I found out that, per my wishes – the same ones I still have – since I did not want to be left on life support beyond a three week period if it appeared I would not be returning, or not returning mentally intact, that they were on the verge of pulling the plug. My sister, – Marie, now that I can remember her name again – knew better than most what I wanted, but since there had been no severe brain damage in the accident she refused to accept that I was gone. She told me later that she knew I was in there somewhere. She hadn’t seen me in a dream or anything like that, she just knew.

“Had you been a vegetable, I would have been the first one in line to suggest yanking the power and tossing you to the nearest necrophiliac.” She said. “But they showed mental activity, a hell of lot of it. Apparently it was way more than normal. They just tossed around the word anomaly, and they wouldn’t even bother trying to understand or explain it. They all talked about options but nobody would do anything!”

I loved her at that moment more than ever, and she’s the only one I ever told about the island. She is the only one, I think, who would ever believe such a thing. When I jokingly said, “I am an island” it was she who said, “Well from what you’ve d described, technically you’re an archipelago.”

 

It’s taken me a year of physical therapy to get up and walking on my own again, and even now I walk with a cane and a limp, but I can walk and that’s enough. I do miss the island sometimes and wonder if I’ll ever see it again.

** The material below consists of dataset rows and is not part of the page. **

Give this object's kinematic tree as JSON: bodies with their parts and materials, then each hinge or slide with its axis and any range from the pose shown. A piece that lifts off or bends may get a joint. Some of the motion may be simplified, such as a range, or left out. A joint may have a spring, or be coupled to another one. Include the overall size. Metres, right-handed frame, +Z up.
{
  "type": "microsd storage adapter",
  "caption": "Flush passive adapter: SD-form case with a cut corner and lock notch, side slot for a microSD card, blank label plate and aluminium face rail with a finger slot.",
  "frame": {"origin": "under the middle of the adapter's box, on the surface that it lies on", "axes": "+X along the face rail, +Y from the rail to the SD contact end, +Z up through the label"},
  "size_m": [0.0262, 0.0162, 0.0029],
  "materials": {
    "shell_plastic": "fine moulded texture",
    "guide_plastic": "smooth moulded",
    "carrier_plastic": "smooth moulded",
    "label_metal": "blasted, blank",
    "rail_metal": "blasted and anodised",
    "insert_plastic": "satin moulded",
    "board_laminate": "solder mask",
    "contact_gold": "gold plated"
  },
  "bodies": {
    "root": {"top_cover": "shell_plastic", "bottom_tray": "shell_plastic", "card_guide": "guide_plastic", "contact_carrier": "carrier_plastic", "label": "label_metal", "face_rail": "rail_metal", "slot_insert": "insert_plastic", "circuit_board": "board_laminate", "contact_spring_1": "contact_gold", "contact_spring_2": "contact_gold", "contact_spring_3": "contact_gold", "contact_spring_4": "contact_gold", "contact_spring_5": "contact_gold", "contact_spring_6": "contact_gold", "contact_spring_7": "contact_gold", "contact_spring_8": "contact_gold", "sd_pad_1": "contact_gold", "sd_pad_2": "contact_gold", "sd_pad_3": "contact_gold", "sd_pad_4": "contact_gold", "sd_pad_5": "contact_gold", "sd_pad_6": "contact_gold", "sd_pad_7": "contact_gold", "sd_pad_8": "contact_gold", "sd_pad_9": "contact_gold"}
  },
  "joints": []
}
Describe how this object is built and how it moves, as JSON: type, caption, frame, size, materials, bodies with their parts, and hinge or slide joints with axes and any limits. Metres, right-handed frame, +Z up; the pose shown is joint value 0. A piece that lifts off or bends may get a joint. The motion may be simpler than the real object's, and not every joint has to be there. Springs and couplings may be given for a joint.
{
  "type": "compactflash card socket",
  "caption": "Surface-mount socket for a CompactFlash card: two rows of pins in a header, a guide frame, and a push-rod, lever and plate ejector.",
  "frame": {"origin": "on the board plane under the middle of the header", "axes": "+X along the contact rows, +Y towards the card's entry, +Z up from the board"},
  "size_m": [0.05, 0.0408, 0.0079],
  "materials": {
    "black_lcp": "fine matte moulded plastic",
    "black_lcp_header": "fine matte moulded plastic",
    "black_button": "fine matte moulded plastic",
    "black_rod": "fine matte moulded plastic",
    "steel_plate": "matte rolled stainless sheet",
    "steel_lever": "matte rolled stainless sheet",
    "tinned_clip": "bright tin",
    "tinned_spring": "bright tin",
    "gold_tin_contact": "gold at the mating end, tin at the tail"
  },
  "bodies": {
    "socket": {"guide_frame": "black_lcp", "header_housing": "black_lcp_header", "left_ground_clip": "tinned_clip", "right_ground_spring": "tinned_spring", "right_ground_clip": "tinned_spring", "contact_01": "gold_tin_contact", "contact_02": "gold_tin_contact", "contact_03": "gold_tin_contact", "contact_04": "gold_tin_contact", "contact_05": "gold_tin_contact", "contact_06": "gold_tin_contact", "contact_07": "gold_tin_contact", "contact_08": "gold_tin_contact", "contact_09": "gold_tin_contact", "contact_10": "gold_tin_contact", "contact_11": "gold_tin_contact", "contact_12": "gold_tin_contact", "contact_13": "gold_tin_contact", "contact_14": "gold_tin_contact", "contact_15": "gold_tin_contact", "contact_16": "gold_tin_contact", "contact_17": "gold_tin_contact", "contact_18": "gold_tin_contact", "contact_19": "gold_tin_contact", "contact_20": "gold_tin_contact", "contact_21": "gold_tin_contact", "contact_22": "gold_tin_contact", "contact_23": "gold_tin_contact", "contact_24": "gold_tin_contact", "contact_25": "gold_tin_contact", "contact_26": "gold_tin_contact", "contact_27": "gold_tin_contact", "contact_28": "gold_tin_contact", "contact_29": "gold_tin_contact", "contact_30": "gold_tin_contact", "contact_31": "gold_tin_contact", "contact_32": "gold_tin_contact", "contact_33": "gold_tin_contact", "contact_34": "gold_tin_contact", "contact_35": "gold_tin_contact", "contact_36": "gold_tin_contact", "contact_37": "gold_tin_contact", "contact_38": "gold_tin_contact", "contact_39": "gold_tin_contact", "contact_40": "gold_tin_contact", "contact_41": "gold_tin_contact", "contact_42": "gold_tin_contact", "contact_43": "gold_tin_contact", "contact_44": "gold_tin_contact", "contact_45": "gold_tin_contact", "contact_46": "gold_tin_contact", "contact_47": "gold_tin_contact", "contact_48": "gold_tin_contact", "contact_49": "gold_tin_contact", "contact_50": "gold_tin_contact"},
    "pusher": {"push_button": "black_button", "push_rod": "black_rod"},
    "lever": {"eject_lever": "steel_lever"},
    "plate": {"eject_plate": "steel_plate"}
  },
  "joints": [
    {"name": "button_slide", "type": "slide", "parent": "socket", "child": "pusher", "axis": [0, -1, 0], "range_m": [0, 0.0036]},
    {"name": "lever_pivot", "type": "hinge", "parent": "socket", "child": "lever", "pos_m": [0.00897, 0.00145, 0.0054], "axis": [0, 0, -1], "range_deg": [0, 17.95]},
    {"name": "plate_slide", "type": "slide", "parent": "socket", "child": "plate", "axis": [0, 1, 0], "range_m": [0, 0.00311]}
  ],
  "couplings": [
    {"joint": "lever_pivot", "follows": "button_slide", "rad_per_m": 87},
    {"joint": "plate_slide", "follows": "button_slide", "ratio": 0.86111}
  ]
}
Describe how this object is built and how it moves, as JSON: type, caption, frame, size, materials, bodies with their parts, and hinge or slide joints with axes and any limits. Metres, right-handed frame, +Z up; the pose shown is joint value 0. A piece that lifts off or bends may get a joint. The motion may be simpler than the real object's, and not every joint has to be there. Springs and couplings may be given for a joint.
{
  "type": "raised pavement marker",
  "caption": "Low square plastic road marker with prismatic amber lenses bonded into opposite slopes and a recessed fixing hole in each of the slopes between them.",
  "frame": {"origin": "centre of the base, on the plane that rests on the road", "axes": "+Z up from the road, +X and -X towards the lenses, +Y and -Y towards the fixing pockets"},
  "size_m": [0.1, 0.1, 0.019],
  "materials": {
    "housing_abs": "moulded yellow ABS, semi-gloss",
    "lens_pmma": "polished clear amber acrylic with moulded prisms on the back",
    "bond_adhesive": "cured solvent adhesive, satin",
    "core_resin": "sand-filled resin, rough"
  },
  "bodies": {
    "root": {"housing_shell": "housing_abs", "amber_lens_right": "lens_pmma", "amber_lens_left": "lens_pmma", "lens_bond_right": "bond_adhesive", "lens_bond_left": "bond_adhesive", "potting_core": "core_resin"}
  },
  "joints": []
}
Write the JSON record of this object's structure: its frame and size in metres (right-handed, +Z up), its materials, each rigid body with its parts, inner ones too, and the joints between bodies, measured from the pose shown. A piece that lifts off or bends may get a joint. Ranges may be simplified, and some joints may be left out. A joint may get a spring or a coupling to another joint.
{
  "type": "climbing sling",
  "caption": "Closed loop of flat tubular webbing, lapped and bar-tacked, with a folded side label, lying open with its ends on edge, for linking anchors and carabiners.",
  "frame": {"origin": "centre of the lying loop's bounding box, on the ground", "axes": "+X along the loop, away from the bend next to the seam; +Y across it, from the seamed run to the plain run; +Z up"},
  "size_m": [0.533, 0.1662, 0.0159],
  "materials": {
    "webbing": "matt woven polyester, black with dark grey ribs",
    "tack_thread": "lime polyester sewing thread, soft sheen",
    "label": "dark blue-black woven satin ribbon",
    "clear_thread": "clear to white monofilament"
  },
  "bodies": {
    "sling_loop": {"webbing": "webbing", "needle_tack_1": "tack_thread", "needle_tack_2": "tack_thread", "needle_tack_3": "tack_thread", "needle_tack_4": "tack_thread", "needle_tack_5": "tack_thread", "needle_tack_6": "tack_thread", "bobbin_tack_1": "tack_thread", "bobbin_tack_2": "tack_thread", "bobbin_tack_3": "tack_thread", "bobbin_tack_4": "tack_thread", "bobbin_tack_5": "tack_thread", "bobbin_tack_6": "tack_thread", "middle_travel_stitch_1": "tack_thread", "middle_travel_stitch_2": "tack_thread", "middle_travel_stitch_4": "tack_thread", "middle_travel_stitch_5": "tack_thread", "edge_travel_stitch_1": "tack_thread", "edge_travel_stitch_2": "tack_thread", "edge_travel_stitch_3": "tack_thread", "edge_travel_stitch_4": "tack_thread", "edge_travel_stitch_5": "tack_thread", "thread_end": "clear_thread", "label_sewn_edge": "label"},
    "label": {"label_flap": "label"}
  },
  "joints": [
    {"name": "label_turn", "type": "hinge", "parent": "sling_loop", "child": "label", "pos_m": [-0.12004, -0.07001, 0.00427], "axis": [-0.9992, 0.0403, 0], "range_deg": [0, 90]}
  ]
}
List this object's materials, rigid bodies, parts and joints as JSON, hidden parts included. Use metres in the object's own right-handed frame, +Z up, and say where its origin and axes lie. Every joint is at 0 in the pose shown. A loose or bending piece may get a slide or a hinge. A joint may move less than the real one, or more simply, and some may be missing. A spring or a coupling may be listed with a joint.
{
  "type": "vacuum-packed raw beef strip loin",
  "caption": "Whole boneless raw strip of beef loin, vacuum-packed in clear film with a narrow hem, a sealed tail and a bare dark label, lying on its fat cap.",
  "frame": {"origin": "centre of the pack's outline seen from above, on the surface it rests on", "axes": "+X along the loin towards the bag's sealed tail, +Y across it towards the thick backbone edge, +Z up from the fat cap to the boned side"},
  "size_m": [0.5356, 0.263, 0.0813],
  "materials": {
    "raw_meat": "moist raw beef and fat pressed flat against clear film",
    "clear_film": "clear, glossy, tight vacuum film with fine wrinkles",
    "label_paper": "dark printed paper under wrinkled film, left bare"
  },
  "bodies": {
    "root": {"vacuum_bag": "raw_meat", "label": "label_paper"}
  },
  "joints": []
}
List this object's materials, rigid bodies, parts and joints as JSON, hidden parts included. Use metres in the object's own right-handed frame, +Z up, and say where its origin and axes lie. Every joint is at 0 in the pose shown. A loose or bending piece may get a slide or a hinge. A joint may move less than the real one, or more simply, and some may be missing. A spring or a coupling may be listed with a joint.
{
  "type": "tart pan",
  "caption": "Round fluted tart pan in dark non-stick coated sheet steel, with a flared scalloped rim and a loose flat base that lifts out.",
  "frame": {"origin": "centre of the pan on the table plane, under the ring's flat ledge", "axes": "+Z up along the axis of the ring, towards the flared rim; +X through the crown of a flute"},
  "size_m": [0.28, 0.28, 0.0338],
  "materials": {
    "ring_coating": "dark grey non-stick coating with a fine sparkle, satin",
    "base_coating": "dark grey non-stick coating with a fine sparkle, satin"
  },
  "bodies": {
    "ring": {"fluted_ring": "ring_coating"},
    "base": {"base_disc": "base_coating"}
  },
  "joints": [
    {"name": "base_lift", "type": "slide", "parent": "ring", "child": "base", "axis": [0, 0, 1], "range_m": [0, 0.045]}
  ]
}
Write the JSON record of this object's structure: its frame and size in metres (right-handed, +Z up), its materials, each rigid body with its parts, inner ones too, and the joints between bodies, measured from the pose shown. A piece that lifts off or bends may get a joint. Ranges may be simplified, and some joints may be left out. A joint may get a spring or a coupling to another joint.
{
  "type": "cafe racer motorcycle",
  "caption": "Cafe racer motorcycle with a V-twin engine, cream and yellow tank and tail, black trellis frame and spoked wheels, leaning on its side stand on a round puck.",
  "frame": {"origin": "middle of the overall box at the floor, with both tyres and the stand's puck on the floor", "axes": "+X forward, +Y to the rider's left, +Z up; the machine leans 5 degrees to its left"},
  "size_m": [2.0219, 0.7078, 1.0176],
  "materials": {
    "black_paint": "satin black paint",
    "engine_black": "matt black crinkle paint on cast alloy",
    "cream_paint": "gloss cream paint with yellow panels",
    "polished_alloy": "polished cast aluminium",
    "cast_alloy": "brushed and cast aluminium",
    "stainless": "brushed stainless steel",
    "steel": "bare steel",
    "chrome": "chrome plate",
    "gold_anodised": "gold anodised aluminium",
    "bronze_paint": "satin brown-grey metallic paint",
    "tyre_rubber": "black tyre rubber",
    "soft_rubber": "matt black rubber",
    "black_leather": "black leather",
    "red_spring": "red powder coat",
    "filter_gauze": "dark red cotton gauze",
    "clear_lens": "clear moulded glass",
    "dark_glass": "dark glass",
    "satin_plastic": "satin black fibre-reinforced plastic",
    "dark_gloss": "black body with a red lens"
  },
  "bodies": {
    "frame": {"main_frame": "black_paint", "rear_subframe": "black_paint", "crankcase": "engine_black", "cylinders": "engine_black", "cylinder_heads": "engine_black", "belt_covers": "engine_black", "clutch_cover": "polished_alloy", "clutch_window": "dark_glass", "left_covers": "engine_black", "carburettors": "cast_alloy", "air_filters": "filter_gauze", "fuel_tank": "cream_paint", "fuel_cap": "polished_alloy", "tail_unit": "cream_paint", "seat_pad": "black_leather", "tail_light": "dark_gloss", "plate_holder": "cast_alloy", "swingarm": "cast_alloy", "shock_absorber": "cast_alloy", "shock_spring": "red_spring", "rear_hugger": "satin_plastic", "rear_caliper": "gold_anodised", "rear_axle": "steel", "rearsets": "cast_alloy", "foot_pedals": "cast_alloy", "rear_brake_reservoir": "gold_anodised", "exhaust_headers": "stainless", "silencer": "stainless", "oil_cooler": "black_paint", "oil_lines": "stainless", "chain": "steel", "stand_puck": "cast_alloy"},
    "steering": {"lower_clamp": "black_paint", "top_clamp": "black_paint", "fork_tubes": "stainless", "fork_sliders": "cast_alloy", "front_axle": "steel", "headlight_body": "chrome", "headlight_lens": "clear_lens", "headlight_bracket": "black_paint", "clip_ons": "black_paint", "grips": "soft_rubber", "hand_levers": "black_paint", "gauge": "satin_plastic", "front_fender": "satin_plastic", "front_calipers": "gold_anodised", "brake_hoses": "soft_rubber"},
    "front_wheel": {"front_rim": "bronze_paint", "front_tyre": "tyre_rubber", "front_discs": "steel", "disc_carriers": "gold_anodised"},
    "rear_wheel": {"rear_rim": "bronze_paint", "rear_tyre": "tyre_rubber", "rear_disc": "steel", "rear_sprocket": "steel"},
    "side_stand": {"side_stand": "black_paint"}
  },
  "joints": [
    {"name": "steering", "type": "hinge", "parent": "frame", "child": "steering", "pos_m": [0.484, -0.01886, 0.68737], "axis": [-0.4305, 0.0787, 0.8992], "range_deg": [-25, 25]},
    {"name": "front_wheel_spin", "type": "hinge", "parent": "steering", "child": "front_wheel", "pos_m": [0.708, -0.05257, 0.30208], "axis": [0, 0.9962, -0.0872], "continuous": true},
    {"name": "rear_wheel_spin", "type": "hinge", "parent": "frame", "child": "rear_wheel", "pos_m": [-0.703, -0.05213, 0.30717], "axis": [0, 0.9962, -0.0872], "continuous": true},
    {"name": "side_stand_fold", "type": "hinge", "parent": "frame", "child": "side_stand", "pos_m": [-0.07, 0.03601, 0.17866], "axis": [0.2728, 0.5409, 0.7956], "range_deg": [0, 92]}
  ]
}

I think I might but I can’t be sure, I do hope so. Maybe next time I won’t be so scared of the ocean, and I’ll go for a swim.

While I’m around I’ve been enjoying all my favorite things, and they’re sweeter than ever. I am after all a cast away returned to the mainland, and such an event in one’s life allows you to indulge in life’s simple pleasures, and experience the nuances of every small joy. I’ve been listening to music nonstop and in addition to tearing through my ‘to read’ list I am rereading all my favorite books, zooming through The Dark Tower series right now and it’s better than I remember. Recently I checked Moby Dick, and was reassured to find Ishmael still kicking things off and Moby Dick not being taken out like a certain famous great white. Marie and I were lucky enough to catch a matinee showing of one of my favorite old Scorsese films last night and it was better than ever. It really is amazing how much you overlook or just plain forget about.

No matter how many times you’ve seen a thing, there’s always something you missed.